Exercise task:
Quote, without change, all of the lines that follow.

Data segment:
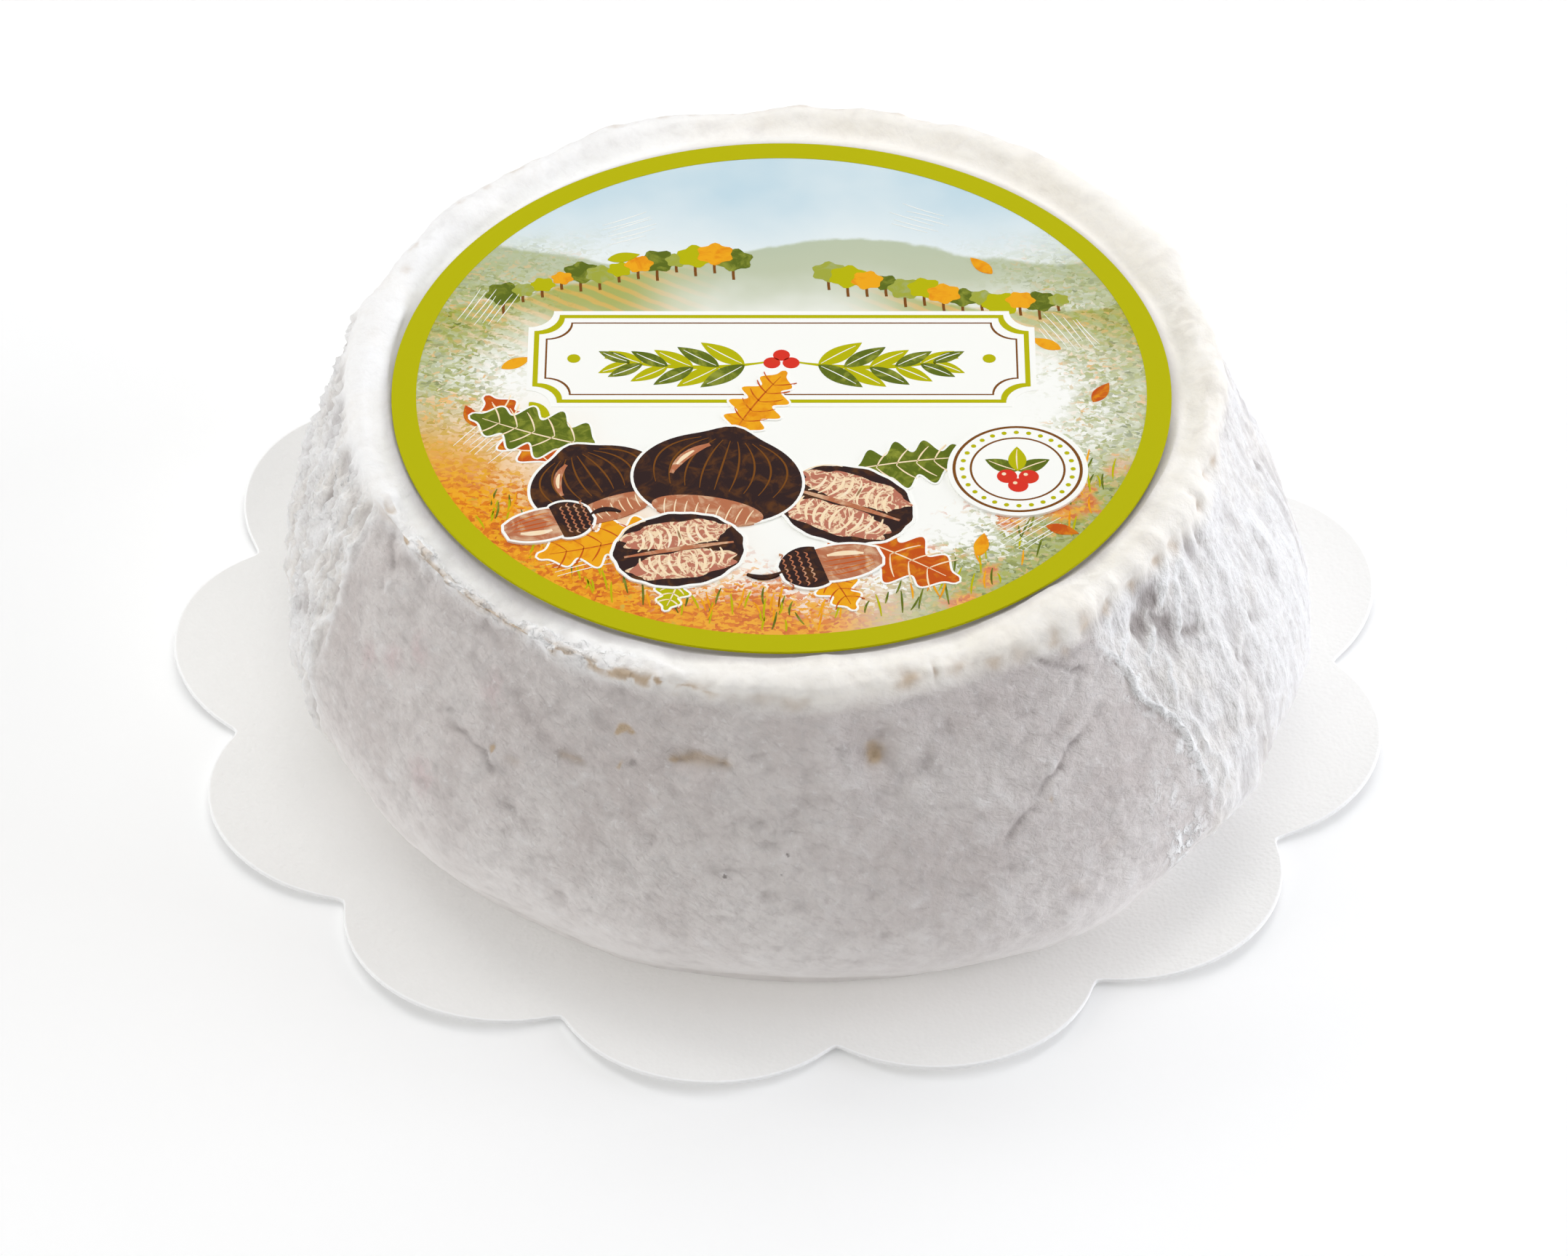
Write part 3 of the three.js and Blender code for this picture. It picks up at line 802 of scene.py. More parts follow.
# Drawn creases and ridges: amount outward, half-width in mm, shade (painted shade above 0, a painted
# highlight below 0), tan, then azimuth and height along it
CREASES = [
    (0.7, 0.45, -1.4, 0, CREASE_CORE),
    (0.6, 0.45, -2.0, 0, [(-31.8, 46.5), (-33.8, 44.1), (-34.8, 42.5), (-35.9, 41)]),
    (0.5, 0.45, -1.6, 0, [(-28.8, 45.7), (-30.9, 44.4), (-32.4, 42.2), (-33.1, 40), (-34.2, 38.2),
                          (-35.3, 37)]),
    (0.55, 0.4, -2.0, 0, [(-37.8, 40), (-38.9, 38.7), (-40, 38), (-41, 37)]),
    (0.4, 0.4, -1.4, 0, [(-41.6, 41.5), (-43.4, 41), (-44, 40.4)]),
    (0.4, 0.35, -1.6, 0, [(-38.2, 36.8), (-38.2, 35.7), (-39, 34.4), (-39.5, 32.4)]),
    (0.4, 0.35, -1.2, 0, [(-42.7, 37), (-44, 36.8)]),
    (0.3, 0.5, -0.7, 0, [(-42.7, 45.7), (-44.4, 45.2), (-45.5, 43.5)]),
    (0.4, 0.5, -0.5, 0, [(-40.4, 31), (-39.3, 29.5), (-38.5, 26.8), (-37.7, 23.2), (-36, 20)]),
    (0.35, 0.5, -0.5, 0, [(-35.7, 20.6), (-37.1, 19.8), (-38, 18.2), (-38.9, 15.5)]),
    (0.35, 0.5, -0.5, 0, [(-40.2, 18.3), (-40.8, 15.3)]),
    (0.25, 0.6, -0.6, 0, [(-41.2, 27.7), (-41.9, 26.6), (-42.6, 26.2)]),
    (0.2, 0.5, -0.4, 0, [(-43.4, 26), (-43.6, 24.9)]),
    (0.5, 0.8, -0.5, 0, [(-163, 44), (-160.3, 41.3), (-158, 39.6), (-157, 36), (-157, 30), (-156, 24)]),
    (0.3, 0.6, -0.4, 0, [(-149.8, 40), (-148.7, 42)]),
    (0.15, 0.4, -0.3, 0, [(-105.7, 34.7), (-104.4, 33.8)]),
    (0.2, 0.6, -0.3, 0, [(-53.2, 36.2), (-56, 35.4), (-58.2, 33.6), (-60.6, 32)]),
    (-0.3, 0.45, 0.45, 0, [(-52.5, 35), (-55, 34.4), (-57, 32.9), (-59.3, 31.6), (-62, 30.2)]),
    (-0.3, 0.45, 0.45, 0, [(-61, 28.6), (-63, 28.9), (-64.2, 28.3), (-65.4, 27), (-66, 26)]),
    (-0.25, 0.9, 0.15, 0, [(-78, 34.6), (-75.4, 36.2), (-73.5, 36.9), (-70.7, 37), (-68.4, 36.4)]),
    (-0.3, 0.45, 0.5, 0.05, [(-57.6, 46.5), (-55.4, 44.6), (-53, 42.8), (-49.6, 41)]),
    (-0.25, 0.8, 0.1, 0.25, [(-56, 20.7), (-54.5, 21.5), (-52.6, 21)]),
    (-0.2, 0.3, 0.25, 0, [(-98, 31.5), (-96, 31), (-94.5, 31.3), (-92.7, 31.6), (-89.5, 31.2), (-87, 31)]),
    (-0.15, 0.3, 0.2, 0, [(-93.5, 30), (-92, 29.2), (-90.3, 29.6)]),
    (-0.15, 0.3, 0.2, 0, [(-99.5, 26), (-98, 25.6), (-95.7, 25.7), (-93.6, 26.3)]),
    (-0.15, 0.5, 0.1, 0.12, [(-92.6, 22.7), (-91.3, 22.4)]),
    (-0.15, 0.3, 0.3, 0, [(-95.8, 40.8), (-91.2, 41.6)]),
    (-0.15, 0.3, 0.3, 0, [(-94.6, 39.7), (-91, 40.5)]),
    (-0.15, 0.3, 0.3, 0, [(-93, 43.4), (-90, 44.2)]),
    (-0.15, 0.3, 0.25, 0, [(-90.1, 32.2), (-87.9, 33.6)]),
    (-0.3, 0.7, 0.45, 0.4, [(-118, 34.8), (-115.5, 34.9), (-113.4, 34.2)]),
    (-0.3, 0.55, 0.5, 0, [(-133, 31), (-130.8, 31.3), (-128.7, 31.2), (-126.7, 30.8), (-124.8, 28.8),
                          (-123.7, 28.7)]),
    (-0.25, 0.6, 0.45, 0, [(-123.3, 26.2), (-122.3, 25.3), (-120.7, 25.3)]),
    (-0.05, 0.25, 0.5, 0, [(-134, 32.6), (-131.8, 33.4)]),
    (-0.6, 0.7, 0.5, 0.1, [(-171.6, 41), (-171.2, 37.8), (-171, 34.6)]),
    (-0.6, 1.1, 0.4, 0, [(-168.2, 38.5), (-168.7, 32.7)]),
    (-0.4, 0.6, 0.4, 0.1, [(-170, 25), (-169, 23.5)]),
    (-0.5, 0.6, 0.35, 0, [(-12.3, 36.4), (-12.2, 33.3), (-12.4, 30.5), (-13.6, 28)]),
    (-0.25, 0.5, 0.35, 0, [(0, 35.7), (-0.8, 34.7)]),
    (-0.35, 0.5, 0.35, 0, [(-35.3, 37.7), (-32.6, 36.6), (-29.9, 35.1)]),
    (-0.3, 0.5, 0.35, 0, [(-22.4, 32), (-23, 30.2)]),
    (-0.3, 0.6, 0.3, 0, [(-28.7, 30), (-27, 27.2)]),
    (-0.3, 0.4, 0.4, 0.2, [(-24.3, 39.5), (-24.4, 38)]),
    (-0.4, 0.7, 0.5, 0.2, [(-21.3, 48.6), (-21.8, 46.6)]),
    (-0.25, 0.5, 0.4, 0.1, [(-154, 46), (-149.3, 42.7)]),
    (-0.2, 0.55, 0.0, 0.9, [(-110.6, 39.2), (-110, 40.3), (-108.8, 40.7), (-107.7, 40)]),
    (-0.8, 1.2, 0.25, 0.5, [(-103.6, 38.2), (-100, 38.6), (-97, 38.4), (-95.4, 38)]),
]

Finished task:
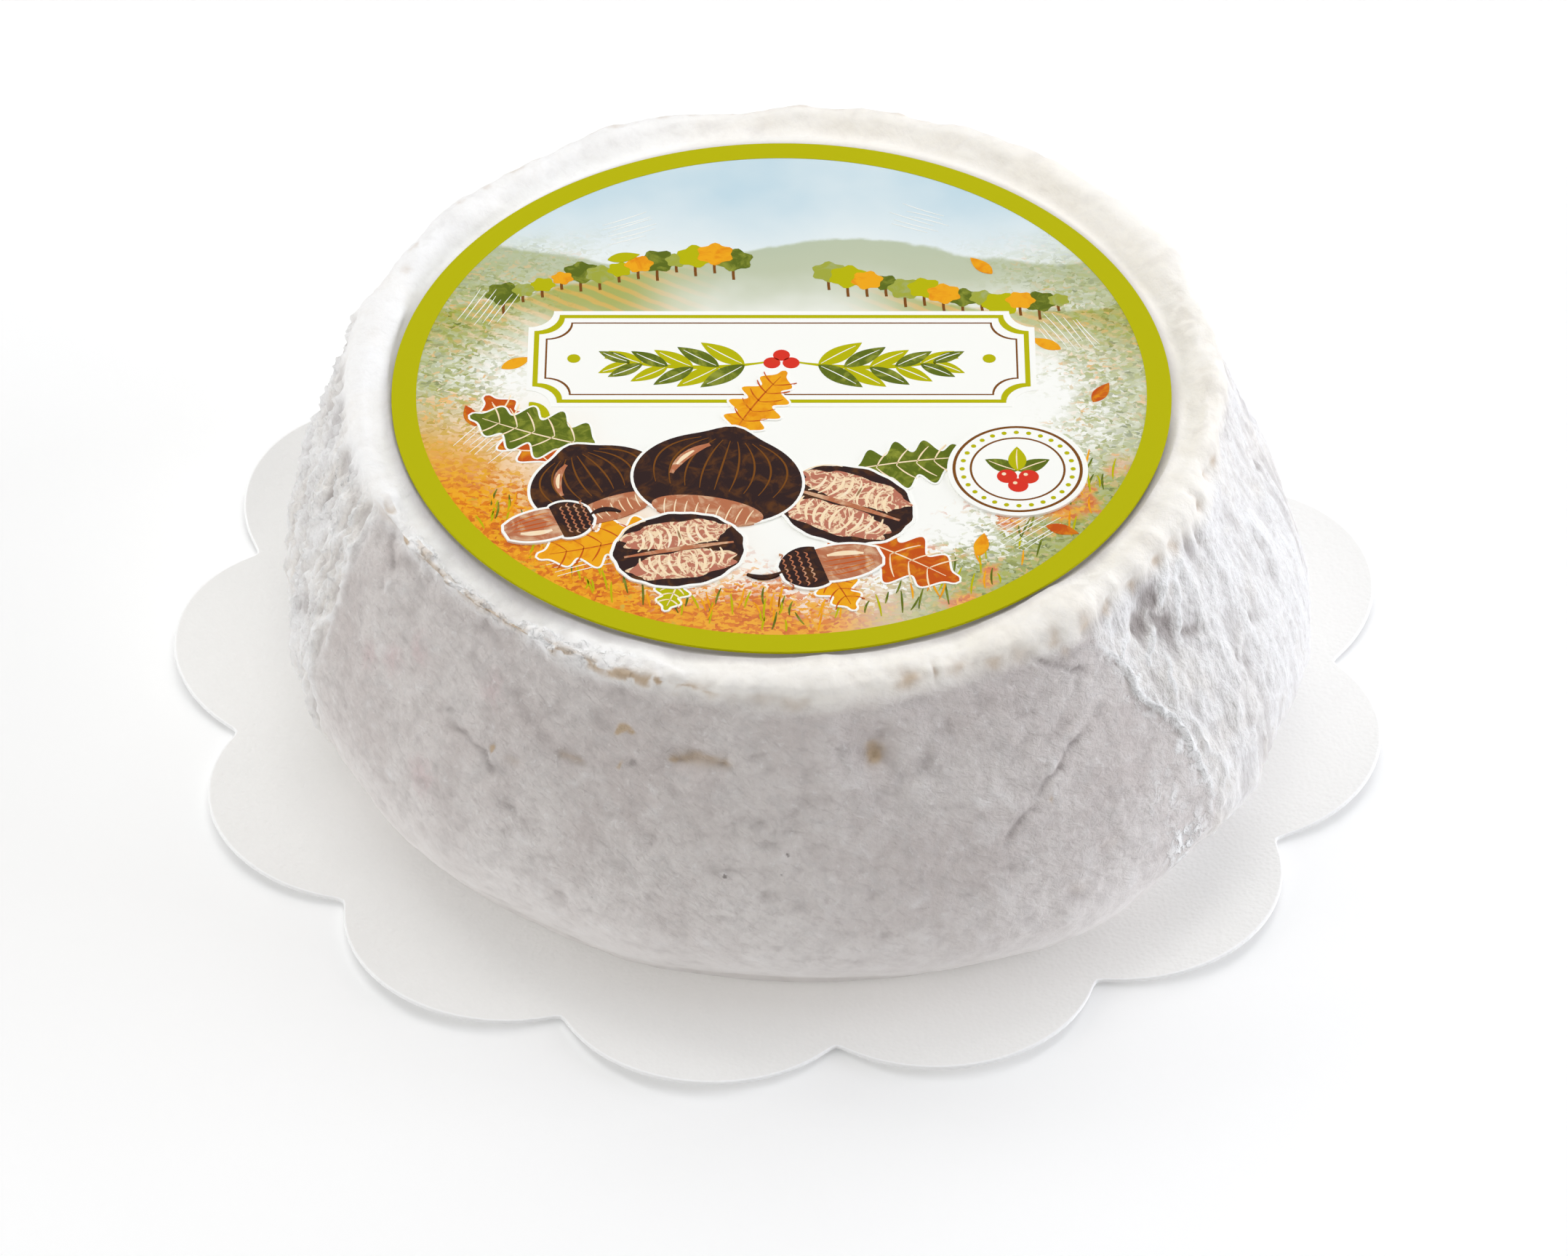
Write part 3 of the three.js and Blender code for this picture. It picks up at line 802 of scene.py. More parts follow.
# Drawn creases and ridges: amount outward, half-width in mm, shade (painted shade above 0, a painted
# highlight below 0), tan, then azimuth and height along it
CREASES = [
    (0.7, 0.45, -1.4, 0, CREASE_CORE),
    (0.6, 0.45, -2.0, 0, [(-31.8, 46.5), (-33.8, 44.1), (-34.8, 42.5), (-35.9, 41)]),
    (0.5, 0.45, -1.6, 0, [(-28.8, 45.7), (-30.9, 44.4), (-32.4, 42.2), (-33.1, 40), (-34.2, 38.2),
                          (-35.3, 37)]),
    (0.55, 0.4, -2.0, 0, [(-37.8, 40), (-38.9, 38.7), (-40, 38), (-41, 37)]),
    (0.4, 0.4, -1.4, 0, [(-41.6, 41.5), (-43.4, 41), (-44, 40.4)]),
    (0.4, 0.35, -1.6, 0, [(-38.2, 36.8), (-38.2, 35.7), (-39, 34.4), (-39.5, 32.4)]),
    (0.4, 0.35, -1.2, 0, [(-42.7, 37), (-44, 36.8)]),
    (0.3, 0.5, -0.7, 0, [(-42.7, 45.7), (-44.4, 45.2), (-45.5, 43.5)]),
    (0.4, 0.5, -0.5, 0, [(-40.4, 31), (-39.3, 29.5), (-38.5, 26.8), (-37.7, 23.2), (-36, 20)]),
    (0.35, 0.5, -0.5, 0, [(-35.7, 20.6), (-37.1, 19.8), (-38, 18.2), (-38.9, 15.5)]),
    (0.35, 0.5, -0.5, 0, [(-40.2, 18.3), (-40.8, 15.3)]),
    (0.25, 0.6, -0.6, 0, [(-41.2, 27.7), (-41.9, 26.6), (-42.6, 26.2)]),
    (0.2, 0.5, -0.4, 0, [(-43.4, 26), (-43.6, 24.9)]),
    (0.5, 0.8, -0.5, 0, [(-163, 44), (-160.3, 41.3), (-158, 39.6), (-157, 36), (-157, 30), (-156, 24)]),
    (0.3, 0.6, -0.4, 0, [(-149.8, 40), (-148.7, 42)]),
    (0.15, 0.4, -0.3, 0, [(-105.7, 34.7), (-104.4, 33.8)]),
    (0.2, 0.6, -0.3, 0, [(-53.2, 36.2), (-56, 35.4), (-58.2, 33.6), (-60.6, 32)]),
    (-0.3, 0.45, 0.45, 0, [(-52.5, 35), (-55, 34.4), (-57, 32.9), (-59.3, 31.6), (-62, 30.2)]),
    (-0.3, 0.45, 0.45, 0, [(-61, 28.6), (-63, 28.9), (-64.2, 28.3), (-65.4, 27), (-66, 26)]),
    (-0.25, 0.9, 0.15, 0, [(-78, 34.6), (-75.4, 36.2), (-73.5, 36.9), (-70.7, 37), (-68.4, 36.4)]),
    (-0.3, 0.45, 0.5, 0.05, [(-57.6, 46.5), (-55.4, 44.6), (-53, 42.8), (-49.6, 41)]),
    (-0.25, 0.8, 0.1, 0.25, [(-56, 20.7), (-54.5, 21.5), (-52.6, 21)]),
    (-0.2, 0.3, 0.25, 0, [(-98, 31.5), (-96, 31), (-94.5, 31.3), (-92.7, 31.6), (-89.5, 31.2), (-87, 31)]),
    (-0.15, 0.3, 0.2, 0, [(-93.5, 30), (-92, 29.2), (-90.3, 29.6)]),
    (-0.15, 0.3, 0.2, 0, [(-99.5, 26), (-98, 25.6), (-95.7, 25.7), (-93.6, 26.3)]),
    (-0.15, 0.5, 0.1, 0.12, [(-92.6, 22.7), (-91.3, 22.4)]),
    (-0.15, 0.3, 0.3, 0, [(-95.8, 40.8), (-91.2, 41.6)]),
    (-0.15, 0.3, 0.3, 0, [(-94.6, 39.7), (-91, 40.5)]),
    (-0.15, 0.3, 0.3, 0, [(-93, 43.4), (-90, 44.2)]),
    (-0.15, 0.3, 0.25, 0, [(-90.1, 32.2), (-87.9, 33.6)]),
    (-0.3, 0.7, 0.45, 0.4, [(-118, 34.8), (-115.5, 34.9), (-113.4, 34.2)]),
    (-0.3, 0.55, 0.5, 0, [(-133, 31), (-130.8, 31.3), (-128.7, 31.2), (-126.7, 30.8), (-124.8, 28.8),
                          (-123.7, 28.7)]),
    (-0.25, 0.6, 0.45, 0, [(-123.3, 26.2), (-122.3, 25.3), (-120.7, 25.3)]),
    (-0.05, 0.25, 0.5, 0, [(-134, 32.6), (-131.8, 33.4)]),
    (-0.6, 0.7, 0.5, 0.1, [(-171.6, 41), (-171.2, 37.8), (-171, 34.6)]),
    (-0.6, 1.1, 0.4, 0, [(-168.2, 38.5), (-168.7, 32.7)]),
    (-0.4, 0.6, 0.4, 0.1, [(-170, 25), (-169, 23.5)]),
    (-0.5, 0.6, 0.35, 0, [(-12.3, 36.4), (-12.2, 33.3), (-12.4, 30.5), (-13.6, 28)]),
    (-0.25, 0.5, 0.35, 0, [(0, 35.7), (-0.8, 34.7)]),
    (-0.35, 0.5, 0.35, 0, [(-35.3, 37.7), (-32.6, 36.6), (-29.9, 35.1)]),
    (-0.3, 0.5, 0.35, 0, [(-22.4, 32), (-23, 30.2)]),
    (-0.3, 0.6, 0.3, 0, [(-28.7, 30), (-27, 27.2)]),
    (-0.3, 0.4, 0.4, 0.2, [(-24.3, 39.5), (-24.4, 38)]),
    (-0.4, 0.7, 0.5, 0.2, [(-21.3, 48.6), (-21.8, 46.6)]),
    (-0.25, 0.5, 0.4, 0.1, [(-154, 46), (-149.3, 42.7)]),
    (-0.2, 0.55, 0.0, 0.9, [(-110.6, 39.2), (-110, 40.3), (-108.8, 40.7), (-107.7, 40)]),
    (-0.8, 1.2, 0.25, 0.5, [(-103.6, 38.2), (-100, 38.6), (-97, 38.4), (-95.4, 38)]),
]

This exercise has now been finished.